Extract from the entries below, exactly as given, only the lines from the line containing "Write part 2" to the line containing "return eased(tree, reach, 1.0, 0.0)", both lines included.

-------- MATERIAL SHOWN

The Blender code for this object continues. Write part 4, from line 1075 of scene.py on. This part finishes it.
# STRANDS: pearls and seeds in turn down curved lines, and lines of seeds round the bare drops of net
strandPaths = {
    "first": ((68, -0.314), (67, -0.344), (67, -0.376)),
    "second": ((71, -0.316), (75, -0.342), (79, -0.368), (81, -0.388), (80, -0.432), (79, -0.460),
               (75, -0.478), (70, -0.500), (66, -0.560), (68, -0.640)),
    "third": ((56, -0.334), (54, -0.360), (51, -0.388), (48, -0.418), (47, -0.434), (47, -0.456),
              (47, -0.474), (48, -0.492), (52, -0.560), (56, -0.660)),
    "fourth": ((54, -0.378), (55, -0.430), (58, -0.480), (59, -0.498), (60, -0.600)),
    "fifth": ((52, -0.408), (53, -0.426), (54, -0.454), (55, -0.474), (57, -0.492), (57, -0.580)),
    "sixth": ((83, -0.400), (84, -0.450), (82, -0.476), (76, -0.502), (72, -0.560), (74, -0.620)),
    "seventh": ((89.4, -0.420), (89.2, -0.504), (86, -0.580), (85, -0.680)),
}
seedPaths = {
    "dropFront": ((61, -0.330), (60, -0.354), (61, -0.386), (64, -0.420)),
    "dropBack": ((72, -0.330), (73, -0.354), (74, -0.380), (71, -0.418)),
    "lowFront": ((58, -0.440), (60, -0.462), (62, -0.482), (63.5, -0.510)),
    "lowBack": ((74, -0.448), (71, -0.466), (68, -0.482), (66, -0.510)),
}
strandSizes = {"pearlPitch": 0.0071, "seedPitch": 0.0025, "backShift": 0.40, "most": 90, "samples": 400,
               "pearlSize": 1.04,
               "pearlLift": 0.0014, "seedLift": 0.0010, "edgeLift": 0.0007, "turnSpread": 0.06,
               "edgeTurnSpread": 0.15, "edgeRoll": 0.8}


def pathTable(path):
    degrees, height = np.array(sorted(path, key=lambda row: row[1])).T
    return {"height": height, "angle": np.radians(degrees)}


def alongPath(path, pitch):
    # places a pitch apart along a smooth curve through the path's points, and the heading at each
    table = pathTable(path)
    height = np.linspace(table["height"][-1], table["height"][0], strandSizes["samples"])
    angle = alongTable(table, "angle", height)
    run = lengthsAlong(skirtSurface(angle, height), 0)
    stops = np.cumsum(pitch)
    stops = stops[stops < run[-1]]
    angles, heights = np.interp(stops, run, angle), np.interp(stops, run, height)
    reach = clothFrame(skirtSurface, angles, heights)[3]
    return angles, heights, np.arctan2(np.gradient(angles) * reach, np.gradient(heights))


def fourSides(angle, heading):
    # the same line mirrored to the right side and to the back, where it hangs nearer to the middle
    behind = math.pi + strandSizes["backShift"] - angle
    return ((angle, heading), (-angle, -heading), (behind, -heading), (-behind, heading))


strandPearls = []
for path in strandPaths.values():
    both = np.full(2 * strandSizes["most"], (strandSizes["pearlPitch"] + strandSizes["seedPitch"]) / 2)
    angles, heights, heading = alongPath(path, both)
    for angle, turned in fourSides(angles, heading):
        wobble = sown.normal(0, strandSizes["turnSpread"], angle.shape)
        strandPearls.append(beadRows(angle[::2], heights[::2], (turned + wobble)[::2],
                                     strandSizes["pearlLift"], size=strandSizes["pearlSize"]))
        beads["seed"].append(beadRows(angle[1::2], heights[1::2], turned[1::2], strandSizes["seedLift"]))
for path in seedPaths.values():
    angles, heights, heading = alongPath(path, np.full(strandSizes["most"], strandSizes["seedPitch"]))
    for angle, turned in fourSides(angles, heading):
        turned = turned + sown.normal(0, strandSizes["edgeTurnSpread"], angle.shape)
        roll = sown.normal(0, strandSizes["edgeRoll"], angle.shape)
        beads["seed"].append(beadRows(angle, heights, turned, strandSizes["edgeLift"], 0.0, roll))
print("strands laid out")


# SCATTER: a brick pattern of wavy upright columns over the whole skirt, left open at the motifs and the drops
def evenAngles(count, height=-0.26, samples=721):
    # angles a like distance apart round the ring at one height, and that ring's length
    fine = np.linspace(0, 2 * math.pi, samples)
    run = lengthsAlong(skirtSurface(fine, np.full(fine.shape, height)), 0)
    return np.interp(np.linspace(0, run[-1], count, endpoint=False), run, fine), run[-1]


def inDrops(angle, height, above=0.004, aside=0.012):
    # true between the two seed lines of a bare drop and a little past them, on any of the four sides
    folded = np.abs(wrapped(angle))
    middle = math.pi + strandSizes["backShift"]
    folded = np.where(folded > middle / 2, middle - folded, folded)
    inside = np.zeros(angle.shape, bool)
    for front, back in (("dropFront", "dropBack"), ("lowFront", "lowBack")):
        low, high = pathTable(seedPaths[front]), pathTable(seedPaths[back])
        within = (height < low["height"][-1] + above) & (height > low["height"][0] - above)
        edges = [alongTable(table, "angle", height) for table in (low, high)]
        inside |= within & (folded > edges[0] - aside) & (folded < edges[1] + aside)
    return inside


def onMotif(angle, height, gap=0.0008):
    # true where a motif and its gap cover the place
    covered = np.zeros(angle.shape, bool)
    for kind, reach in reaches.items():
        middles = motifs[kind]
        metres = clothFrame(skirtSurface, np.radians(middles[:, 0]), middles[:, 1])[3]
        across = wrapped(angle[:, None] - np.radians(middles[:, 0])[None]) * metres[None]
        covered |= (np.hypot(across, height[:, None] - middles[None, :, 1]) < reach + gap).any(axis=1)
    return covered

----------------
-------- MATERIAL SHOWN

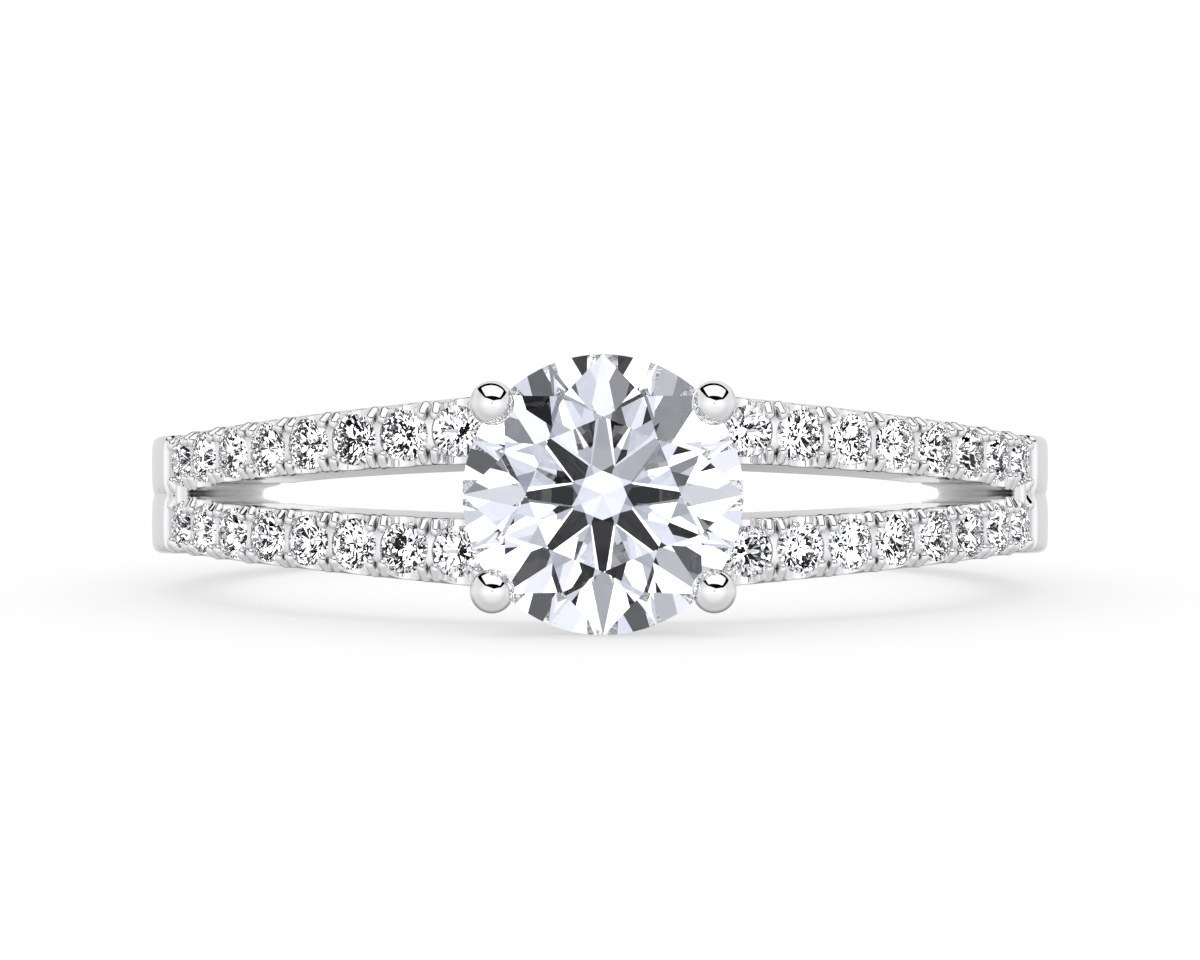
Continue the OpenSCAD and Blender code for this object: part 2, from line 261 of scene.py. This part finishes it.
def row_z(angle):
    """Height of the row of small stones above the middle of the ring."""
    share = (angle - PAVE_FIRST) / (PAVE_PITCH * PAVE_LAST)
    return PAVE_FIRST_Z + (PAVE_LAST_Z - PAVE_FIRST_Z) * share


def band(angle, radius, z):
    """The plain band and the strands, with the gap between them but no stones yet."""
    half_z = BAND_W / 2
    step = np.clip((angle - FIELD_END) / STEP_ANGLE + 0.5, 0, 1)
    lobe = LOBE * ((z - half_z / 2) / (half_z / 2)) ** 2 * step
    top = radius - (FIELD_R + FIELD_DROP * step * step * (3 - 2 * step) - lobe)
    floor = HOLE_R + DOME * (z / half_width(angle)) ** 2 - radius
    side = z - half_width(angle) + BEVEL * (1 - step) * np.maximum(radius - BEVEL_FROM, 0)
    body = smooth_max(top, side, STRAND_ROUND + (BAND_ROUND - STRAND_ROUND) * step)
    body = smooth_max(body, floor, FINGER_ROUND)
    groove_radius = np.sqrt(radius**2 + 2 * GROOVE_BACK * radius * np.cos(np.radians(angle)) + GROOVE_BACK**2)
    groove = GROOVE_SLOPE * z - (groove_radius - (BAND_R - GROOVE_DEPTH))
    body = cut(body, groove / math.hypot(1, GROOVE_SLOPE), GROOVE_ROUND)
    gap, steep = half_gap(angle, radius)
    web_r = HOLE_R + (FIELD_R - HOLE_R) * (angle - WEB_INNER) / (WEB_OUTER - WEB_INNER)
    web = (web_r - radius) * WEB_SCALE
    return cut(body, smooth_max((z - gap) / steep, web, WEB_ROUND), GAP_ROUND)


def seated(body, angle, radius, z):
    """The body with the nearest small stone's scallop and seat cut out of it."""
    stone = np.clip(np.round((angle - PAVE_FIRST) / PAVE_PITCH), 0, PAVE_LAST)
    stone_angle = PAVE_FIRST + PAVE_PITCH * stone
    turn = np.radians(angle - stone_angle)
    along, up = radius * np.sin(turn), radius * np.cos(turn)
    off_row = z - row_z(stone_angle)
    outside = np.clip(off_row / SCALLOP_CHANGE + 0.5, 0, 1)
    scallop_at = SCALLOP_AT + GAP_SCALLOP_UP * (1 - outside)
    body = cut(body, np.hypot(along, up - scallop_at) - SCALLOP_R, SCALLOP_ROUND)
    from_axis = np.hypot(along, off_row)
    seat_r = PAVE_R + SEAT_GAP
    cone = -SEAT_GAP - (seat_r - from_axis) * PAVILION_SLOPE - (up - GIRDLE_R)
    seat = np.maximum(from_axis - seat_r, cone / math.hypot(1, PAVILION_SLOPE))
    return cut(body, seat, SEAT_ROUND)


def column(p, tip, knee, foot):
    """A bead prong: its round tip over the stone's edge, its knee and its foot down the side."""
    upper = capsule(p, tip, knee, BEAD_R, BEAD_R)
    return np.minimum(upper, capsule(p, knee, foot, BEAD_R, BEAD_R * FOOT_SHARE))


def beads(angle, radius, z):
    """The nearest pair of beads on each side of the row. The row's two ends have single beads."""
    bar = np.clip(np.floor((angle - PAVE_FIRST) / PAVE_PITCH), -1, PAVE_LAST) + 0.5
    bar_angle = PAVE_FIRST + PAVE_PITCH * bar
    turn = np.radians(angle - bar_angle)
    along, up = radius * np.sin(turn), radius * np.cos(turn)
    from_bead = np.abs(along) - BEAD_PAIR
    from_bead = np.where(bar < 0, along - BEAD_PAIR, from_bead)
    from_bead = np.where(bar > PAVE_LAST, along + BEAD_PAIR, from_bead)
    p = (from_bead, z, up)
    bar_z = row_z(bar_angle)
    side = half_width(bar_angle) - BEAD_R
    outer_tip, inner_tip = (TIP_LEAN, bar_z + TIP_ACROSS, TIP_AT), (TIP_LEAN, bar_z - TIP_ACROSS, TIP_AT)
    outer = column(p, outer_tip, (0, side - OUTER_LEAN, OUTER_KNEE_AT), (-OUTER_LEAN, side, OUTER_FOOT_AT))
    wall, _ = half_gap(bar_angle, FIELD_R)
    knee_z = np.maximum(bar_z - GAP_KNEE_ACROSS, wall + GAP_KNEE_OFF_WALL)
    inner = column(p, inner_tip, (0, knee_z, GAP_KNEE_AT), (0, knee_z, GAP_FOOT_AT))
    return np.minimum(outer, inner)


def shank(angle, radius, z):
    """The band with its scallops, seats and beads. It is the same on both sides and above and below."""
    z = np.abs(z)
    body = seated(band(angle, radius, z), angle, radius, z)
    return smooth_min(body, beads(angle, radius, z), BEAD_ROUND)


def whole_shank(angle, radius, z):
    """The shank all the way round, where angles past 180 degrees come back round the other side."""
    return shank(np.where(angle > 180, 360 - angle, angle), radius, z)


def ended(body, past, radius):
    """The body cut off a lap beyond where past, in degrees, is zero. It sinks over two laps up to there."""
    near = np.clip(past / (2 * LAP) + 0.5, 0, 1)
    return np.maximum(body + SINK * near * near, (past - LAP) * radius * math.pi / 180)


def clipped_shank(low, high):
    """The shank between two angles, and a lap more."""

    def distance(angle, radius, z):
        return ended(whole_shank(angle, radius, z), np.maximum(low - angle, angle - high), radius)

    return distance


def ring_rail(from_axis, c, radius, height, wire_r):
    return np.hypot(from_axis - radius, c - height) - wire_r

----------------
-------- MATERIAL SHOWN

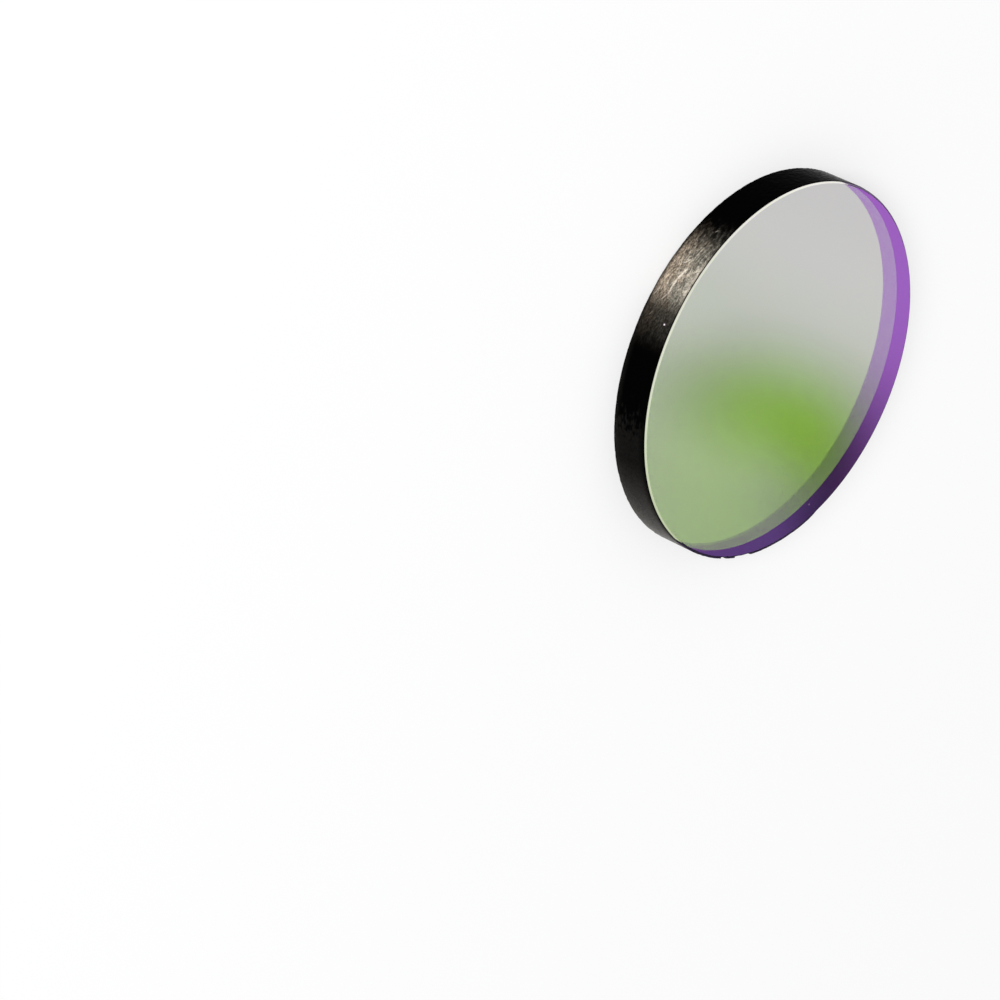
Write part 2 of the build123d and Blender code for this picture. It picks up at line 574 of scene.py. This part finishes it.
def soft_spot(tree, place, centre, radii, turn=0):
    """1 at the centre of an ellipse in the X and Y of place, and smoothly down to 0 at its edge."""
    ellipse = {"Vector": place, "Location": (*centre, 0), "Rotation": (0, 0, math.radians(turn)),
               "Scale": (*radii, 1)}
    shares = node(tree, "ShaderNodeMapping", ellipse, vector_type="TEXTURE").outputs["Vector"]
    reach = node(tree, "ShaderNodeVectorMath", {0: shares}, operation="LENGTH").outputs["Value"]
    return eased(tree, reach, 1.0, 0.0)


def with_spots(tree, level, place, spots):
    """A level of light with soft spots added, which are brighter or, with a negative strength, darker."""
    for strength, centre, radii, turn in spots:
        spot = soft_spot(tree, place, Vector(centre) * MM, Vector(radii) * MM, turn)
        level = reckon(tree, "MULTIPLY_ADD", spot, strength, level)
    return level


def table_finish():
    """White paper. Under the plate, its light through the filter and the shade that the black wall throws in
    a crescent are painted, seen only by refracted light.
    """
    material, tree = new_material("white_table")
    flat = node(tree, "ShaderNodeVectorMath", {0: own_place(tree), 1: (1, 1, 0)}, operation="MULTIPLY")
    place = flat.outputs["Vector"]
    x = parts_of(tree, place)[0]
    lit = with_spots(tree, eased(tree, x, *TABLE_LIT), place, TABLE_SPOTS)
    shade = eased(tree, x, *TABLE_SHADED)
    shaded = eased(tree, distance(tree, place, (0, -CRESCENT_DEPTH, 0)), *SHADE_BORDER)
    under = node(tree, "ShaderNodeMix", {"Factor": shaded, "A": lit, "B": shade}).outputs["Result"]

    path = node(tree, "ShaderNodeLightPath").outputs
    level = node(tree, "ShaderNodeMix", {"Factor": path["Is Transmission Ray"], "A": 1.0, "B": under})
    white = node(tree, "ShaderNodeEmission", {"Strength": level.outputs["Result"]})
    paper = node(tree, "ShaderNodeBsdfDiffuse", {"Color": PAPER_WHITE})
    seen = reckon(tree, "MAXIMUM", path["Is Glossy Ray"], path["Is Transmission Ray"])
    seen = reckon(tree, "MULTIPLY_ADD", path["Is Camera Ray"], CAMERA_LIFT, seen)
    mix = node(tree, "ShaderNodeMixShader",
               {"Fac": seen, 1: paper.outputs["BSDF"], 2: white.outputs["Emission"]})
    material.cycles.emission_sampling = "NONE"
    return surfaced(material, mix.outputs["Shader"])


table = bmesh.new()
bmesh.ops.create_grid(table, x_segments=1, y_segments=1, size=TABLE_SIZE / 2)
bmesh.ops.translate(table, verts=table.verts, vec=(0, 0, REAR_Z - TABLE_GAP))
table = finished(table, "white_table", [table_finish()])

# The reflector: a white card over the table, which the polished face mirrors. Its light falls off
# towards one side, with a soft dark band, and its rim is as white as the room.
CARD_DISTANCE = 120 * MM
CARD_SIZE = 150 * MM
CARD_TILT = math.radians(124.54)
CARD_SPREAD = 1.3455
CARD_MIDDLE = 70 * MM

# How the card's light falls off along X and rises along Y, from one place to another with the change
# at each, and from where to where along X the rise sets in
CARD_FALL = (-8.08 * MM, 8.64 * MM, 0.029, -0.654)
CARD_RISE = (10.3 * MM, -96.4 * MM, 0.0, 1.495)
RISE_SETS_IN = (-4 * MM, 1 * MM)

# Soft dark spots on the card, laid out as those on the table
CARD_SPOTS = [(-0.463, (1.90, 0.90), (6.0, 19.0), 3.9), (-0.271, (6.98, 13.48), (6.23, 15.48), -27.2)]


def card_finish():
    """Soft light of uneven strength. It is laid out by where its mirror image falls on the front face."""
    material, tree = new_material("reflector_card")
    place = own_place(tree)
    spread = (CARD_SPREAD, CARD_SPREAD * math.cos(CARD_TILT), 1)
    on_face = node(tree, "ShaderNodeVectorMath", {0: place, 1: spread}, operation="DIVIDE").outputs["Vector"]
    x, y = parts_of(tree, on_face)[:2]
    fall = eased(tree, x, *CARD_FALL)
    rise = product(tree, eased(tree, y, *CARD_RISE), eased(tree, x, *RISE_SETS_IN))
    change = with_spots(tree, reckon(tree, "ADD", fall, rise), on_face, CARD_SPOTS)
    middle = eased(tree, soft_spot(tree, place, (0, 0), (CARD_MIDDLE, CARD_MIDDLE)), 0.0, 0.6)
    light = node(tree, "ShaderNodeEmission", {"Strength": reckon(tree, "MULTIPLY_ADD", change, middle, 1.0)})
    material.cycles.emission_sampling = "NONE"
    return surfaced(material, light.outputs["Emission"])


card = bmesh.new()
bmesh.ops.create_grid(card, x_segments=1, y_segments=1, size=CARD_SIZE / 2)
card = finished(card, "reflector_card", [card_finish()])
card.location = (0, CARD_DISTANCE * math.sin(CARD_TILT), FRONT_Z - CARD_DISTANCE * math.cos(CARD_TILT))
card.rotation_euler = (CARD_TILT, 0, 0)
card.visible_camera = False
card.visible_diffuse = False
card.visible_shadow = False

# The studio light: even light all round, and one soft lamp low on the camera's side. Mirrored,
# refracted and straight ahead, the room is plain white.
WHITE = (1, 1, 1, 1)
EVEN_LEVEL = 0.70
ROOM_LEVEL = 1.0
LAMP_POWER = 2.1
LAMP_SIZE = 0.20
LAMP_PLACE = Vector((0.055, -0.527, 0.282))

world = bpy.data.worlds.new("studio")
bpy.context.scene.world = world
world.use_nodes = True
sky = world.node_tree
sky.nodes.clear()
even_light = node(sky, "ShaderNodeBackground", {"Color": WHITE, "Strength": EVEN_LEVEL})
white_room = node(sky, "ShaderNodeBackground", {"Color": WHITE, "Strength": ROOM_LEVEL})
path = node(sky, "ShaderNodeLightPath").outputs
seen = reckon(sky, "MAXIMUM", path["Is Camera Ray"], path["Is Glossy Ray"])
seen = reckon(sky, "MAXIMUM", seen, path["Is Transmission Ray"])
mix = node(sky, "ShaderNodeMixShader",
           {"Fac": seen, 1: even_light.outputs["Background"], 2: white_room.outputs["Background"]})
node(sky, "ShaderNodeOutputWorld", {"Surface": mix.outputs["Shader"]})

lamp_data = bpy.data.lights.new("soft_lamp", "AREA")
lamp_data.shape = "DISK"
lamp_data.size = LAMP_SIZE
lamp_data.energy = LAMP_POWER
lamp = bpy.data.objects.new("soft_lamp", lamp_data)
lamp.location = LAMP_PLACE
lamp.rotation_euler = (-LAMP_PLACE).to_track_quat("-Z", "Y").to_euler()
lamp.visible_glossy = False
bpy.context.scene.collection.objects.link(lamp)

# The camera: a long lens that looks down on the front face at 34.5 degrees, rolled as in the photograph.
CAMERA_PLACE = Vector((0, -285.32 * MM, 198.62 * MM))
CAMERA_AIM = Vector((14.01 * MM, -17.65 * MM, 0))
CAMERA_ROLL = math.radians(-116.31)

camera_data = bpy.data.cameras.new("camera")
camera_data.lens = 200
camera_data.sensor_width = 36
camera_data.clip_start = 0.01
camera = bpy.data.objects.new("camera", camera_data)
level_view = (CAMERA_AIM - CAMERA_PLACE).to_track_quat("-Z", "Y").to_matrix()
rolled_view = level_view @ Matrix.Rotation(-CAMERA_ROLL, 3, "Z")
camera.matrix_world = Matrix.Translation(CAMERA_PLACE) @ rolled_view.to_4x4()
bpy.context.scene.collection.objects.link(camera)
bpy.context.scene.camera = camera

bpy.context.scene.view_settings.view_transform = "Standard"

----------------

(OUTPUT FOR THIS TASK)
Write part 2 of the build123d and Blender code for this picture. It picks up at line 574 of scene.py. This part finishes it.
def soft_spot(tree, place, centre, radii, turn=0):
    """1 at the centre of an ellipse in the X and Y of place, and smoothly down to 0 at its edge."""
    ellipse = {"Vector": place, "Location": (*centre, 0), "Rotation": (0, 0, math.radians(turn)),
               "Scale": (*radii, 1)}
    shares = node(tree, "ShaderNodeMapping", ellipse, vector_type="TEXTURE").outputs["Vector"]
    reach = node(tree, "ShaderNodeVectorMath", {0: shares}, operation="LENGTH").outputs["Value"]
    return eased(tree, reach, 1.0, 0.0)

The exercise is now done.